Requirements. Every record below should be printed exactly as it appears.

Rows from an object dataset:
......
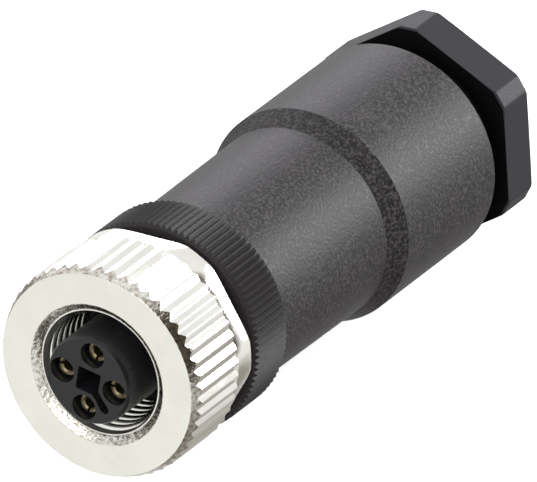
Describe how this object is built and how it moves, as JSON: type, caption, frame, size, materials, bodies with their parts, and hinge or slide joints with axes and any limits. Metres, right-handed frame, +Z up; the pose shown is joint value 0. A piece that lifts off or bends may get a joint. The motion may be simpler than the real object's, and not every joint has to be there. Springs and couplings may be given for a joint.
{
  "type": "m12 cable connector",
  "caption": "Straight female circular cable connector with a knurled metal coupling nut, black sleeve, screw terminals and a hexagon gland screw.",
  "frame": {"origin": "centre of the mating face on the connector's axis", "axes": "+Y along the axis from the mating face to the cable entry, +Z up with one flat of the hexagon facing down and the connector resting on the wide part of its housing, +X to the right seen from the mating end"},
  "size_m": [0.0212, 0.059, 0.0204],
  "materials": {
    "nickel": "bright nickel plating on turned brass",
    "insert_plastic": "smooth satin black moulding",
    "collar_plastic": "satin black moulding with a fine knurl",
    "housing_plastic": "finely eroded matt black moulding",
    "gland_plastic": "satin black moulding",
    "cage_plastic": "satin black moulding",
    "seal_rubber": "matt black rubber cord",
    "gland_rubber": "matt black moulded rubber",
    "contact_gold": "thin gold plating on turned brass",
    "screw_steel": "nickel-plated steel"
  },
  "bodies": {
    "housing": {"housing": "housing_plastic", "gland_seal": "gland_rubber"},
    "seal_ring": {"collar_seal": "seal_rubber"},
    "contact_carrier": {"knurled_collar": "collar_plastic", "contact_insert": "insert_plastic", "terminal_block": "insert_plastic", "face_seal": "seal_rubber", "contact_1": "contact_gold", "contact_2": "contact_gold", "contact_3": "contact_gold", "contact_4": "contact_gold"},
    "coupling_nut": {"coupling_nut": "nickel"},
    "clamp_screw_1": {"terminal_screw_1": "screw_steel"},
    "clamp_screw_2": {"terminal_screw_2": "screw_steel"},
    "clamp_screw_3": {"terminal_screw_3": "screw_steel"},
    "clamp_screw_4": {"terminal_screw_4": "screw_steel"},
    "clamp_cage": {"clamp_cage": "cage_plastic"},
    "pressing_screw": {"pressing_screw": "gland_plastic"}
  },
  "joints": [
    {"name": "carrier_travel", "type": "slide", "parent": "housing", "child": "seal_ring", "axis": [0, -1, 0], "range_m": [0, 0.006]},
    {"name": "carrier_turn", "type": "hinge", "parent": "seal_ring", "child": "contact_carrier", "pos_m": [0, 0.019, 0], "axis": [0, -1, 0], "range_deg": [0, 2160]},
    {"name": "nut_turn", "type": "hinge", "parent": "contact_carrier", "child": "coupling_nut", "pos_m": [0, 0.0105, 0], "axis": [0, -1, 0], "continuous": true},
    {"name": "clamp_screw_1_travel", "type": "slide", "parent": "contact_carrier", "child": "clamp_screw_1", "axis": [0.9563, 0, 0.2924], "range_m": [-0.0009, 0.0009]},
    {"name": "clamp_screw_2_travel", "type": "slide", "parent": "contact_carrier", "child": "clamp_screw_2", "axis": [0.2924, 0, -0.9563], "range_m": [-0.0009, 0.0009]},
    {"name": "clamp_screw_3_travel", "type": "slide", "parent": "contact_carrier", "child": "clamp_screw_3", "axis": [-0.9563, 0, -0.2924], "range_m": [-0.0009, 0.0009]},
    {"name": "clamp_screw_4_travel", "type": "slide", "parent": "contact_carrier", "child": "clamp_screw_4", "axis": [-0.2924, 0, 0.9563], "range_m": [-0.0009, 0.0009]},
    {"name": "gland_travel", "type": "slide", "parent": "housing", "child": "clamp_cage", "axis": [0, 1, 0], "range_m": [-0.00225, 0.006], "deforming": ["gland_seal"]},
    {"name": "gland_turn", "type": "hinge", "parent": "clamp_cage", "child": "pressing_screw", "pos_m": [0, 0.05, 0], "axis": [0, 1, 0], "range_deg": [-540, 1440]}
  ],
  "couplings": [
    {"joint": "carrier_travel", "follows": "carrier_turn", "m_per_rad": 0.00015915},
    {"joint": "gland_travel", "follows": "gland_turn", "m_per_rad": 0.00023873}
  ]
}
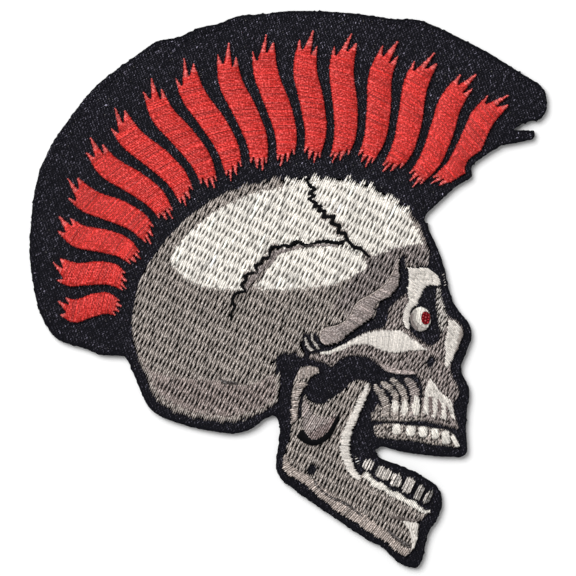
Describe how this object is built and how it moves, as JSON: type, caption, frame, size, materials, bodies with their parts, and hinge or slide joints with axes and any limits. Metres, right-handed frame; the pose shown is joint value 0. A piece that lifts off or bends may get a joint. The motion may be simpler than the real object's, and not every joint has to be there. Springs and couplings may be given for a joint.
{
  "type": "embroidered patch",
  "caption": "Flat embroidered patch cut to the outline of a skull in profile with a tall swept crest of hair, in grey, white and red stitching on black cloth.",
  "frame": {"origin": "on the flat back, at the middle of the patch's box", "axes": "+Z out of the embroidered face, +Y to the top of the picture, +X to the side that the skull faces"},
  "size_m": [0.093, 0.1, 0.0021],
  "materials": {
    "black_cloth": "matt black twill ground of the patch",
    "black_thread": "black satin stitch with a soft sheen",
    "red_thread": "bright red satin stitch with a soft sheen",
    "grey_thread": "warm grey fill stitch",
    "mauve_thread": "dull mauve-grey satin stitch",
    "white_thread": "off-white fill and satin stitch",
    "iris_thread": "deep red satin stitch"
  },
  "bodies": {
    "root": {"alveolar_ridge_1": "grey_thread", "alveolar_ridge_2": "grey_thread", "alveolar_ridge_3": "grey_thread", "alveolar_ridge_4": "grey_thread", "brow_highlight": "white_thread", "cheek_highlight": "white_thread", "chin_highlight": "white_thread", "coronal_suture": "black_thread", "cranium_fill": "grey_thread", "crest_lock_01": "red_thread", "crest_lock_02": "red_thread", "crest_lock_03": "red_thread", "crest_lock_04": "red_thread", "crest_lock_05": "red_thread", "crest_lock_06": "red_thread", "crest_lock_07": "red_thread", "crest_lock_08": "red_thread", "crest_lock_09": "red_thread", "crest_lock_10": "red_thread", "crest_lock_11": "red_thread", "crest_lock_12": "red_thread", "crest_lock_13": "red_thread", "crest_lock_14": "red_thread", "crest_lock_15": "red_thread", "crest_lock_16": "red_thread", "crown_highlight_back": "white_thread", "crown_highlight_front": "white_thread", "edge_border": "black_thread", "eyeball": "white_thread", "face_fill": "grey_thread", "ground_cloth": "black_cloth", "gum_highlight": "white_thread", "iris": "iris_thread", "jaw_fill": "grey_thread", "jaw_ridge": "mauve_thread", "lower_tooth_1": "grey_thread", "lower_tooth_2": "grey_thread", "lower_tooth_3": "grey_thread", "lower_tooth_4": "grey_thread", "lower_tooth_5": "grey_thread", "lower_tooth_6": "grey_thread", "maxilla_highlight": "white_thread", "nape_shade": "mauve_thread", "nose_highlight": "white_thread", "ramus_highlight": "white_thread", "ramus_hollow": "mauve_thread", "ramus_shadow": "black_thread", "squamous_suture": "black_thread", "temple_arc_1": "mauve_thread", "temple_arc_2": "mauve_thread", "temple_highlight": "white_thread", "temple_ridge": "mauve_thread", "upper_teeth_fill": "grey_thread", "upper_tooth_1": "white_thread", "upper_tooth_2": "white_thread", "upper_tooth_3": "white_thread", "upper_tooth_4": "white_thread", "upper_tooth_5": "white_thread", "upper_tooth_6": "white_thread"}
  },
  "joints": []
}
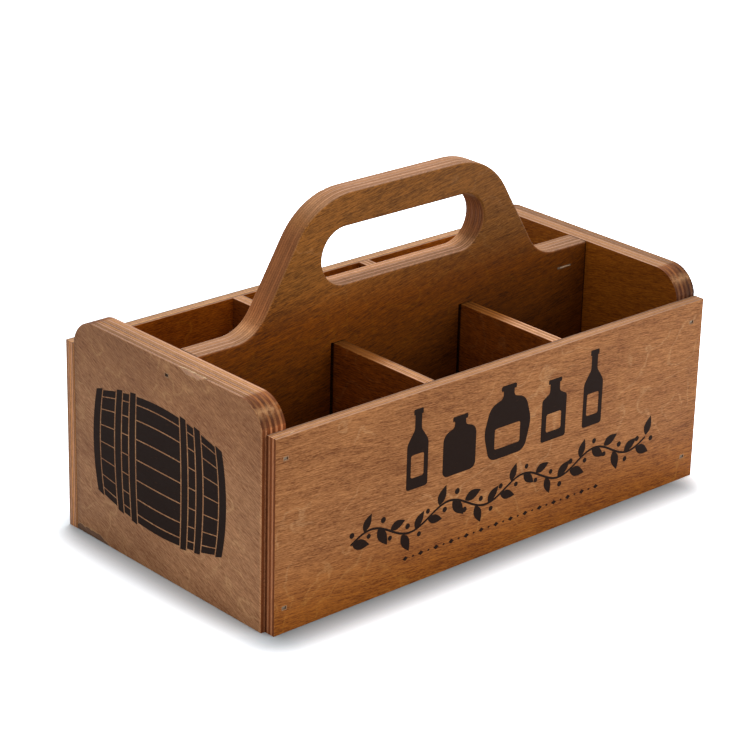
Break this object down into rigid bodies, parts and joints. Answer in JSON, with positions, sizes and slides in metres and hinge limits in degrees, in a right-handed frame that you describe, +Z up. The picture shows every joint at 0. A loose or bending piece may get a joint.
......
Reply.
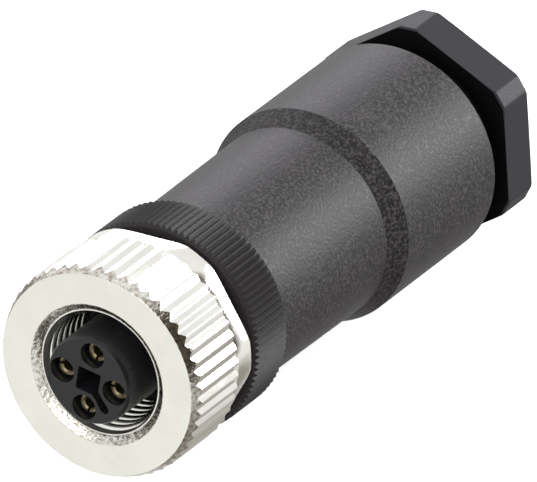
Describe how this object is built and how it moves, as JSON: type, caption, frame, size, materials, bodies with their parts, and hinge or slide joints with axes and any limits. Metres, right-handed frame, +Z up; the pose shown is joint value 0. A piece that lifts off or bends may get a joint. The motion may be simpler than the real object's, and not every joint has to be there. Springs and couplings may be given for a joint.
{
  "type": "m12 cable connector",
  "caption": "Straight female circular cable connector with a knurled metal coupling nut, black sleeve, screw terminals and a hexagon gland screw.",
  "frame": {"origin": "centre of the mating face on the connector's axis", "axes": "+Y along the axis from the mating face to the cable entry, +Z up with one flat of the hexagon facing down and the connector resting on the wide part of its housing, +X to the right seen from the mating end"},
  "size_m": [0.0212, 0.059, 0.0204],
  "materials": {
    "nickel": "bright nickel plating on turned brass",
    "insert_plastic": "smooth satin black moulding",
    "collar_plastic": "satin black moulding with a fine knurl",
    "housing_plastic": "finely eroded matt black moulding",
    "gland_plastic": "satin black moulding",
    "cage_plastic": "satin black moulding",
    "seal_rubber": "matt black rubber cord",
    "gland_rubber": "matt black moulded rubber",
    "contact_gold": "thin gold plating on turned brass",
    "screw_steel": "nickel-plated steel"
  },
  "bodies": {
    "housing": {"housing": "housing_plastic", "gland_seal": "gland_rubber"},
    "seal_ring": {"collar_seal": "seal_rubber"},
    "contact_carrier": {"knurled_collar": "collar_plastic", "contact_insert": "insert_plastic", "terminal_block": "insert_plastic", "face_seal": "seal_rubber", "contact_1": "contact_gold", "contact_2": "contact_gold", "contact_3": "contact_gold", "contact_4": "contact_gold"},
    "coupling_nut": {"coupling_nut": "nickel"},
    "clamp_screw_1": {"terminal_screw_1": "screw_steel"},
    "clamp_screw_2": {"terminal_screw_2": "screw_steel"},
    "clamp_screw_3": {"terminal_screw_3": "screw_steel"},
    "clamp_screw_4": {"terminal_screw_4": "screw_steel"},
    "clamp_cage": {"clamp_cage": "cage_plastic"},
    "pressing_screw": {"pressing_screw": "gland_plastic"}
  },
  "joints": [
    {"name": "carrier_travel", "type": "slide", "parent": "housing", "child": "seal_ring", "axis": [0, -1, 0], "range_m": [0, 0.006]},
    {"name": "carrier_turn", "type": "hinge", "parent": "seal_ring", "child": "contact_carrier", "pos_m": [0, 0.019, 0], "axis": [0, -1, 0], "range_deg": [0, 2160]},
    {"name": "nut_turn", "type": "hinge", "parent": "contact_carrier", "child": "coupling_nut", "pos_m": [0, 0.0105, 0], "axis": [0, -1, 0], "continuous": true},
    {"name": "clamp_screw_1_travel", "type": "slide", "parent": "contact_carrier", "child": "clamp_screw_1", "axis": [0.9563, 0, 0.2924], "range_m": [-0.0009, 0.0009]},
    {"name": "clamp_screw_2_travel", "type": "slide", "parent": "contact_carrier", "child": "clamp_screw_2", "axis": [0.2924, 0, -0.9563], "range_m": [-0.0009, 0.0009]},
    {"name": "clamp_screw_3_travel", "type": "slide", "parent": "contact_carrier", "child": "clamp_screw_3", "axis": [-0.9563, 0, -0.2924], "range_m": [-0.0009, 0.0009]},
    {"name": "clamp_screw_4_travel", "type": "slide", "parent": "contact_carrier", "child": "clamp_screw_4", "axis": [-0.2924, 0, 0.9563], "range_m": [-0.0009, 0.0009]},
    {"name": "gland_travel", "type": "slide", "parent": "housing", "child": "clamp_cage", "axis": [0, 1, 0], "range_m": [-0.00225, 0.006], "deforming": ["gland_seal"]},
    {"name": "gland_turn", "type": "hinge", "parent": "clamp_cage", "child": "pressing_screw", "pos_m": [0, 0.05, 0], "axis": [0, 1, 0], "range_deg": [-540, 1440]}
  ],
  "couplings": [
    {"joint": "carrier_travel", "follows": "carrier_turn", "m_per_rad": 0.00015915},
    {"joint": "gland_travel", "follows": "gland_turn", "m_per_rad": 0.00023873}
  ]
}
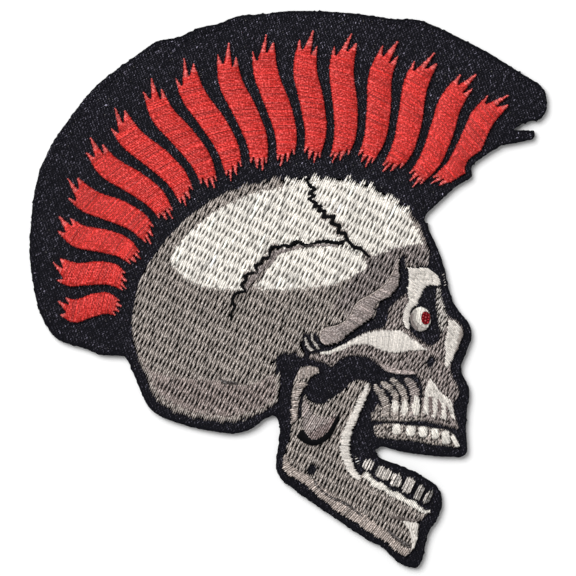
Describe how this object is built and how it moves, as JSON: type, caption, frame, size, materials, bodies with their parts, and hinge or slide joints with axes and any limits. Metres, right-handed frame; the pose shown is joint value 0. A piece that lifts off or bends may get a joint. The motion may be simpler than the real object's, and not every joint has to be there. Springs and couplings may be given for a joint.
{
  "type": "embroidered patch",
  "caption": "Flat embroidered patch cut to the outline of a skull in profile with a tall swept crest of hair, in grey, white and red stitching on black cloth.",
  "frame": {"origin": "on the flat back, at the middle of the patch's box", "axes": "+Z out of the embroidered face, +Y to the top of the picture, +X to the side that the skull faces"},
  "size_m": [0.093, 0.1, 0.0021],
  "materials": {
    "black_cloth": "matt black twill ground of the patch",
    "black_thread": "black satin stitch with a soft sheen",
    "red_thread": "bright red satin stitch with a soft sheen",
    "grey_thread": "warm grey fill stitch",
    "mauve_thread": "dull mauve-grey satin stitch",
    "white_thread": "off-white fill and satin stitch",
    "iris_thread": "deep red satin stitch"
  },
  "bodies": {
    "root": {"alveolar_ridge_1": "grey_thread", "alveolar_ridge_2": "grey_thread", "alveolar_ridge_3": "grey_thread", "alveolar_ridge_4": "grey_thread", "brow_highlight": "white_thread", "cheek_highlight": "white_thread", "chin_highlight": "white_thread", "coronal_suture": "black_thread", "cranium_fill": "grey_thread", "crest_lock_01": "red_thread", "crest_lock_02": "red_thread", "crest_lock_03": "red_thread", "crest_lock_04": "red_thread", "crest_lock_05": "red_thread", "crest_lock_06": "red_thread", "crest_lock_07": "red_thread", "crest_lock_08": "red_thread", "crest_lock_09": "red_thread", "crest_lock_10": "red_thread", "crest_lock_11": "red_thread", "crest_lock_12": "red_thread", "crest_lock_13": "red_thread", "crest_lock_14": "red_thread", "crest_lock_15": "red_thread", "crest_lock_16": "red_thread", "crown_highlight_back": "white_thread", "crown_highlight_front": "white_thread", "edge_border": "black_thread", "eyeball": "white_thread", "face_fill": "grey_thread", "ground_cloth": "black_cloth", "gum_highlight": "white_thread", "iris": "iris_thread", "jaw_fill": "grey_thread", "jaw_ridge": "mauve_thread", "lower_tooth_1": "grey_thread", "lower_tooth_2": "grey_thread", "lower_tooth_3": "grey_thread", "lower_tooth_4": "grey_thread", "lower_tooth_5": "grey_thread", "lower_tooth_6": "grey_thread", "maxilla_highlight": "white_thread", "nape_shade": "mauve_thread", "nose_highlight": "white_thread", "ramus_highlight": "white_thread", "ramus_hollow": "mauve_thread", "ramus_shadow": "black_thread", "squamous_suture": "black_thread", "temple_arc_1": "mauve_thread", "temple_arc_2": "mauve_thread", "temple_highlight": "white_thread", "temple_ridge": "mauve_thread", "upper_teeth_fill": "grey_thread", "upper_tooth_1": "white_thread", "upper_tooth_2": "white_thread", "upper_tooth_3": "white_thread", "upper_tooth_4": "white_thread", "upper_tooth_5": "white_thread", "upper_tooth_6": "white_thread"}
  },
  "joints": []
}
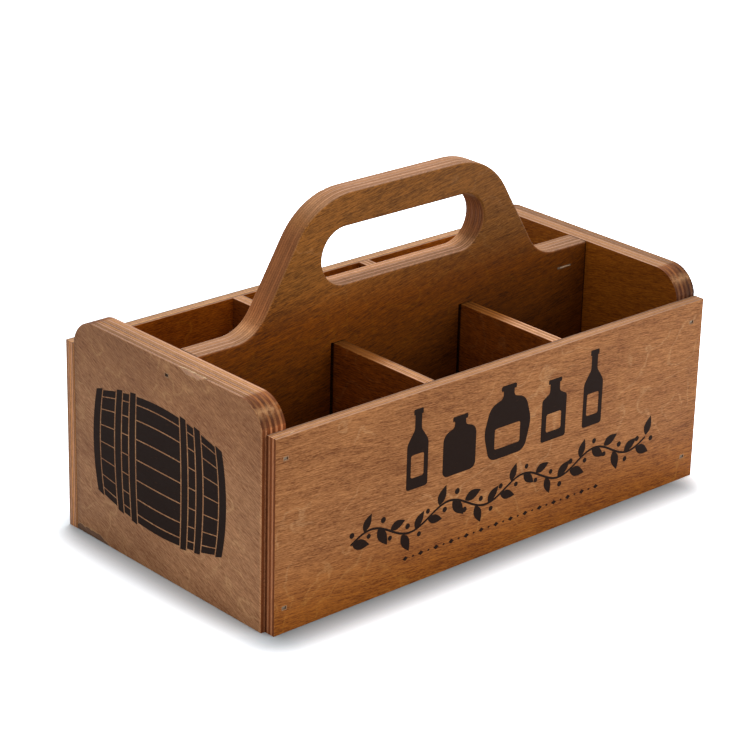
Break this object down into rigid bodies, parts and joints. Answer in JSON, with positions, sizes and slides in metres and hinge limits in degrees, in a right-handed frame that you describe, +Z up. The picture shows every joint at 0. A loose or bending piece may get a joint.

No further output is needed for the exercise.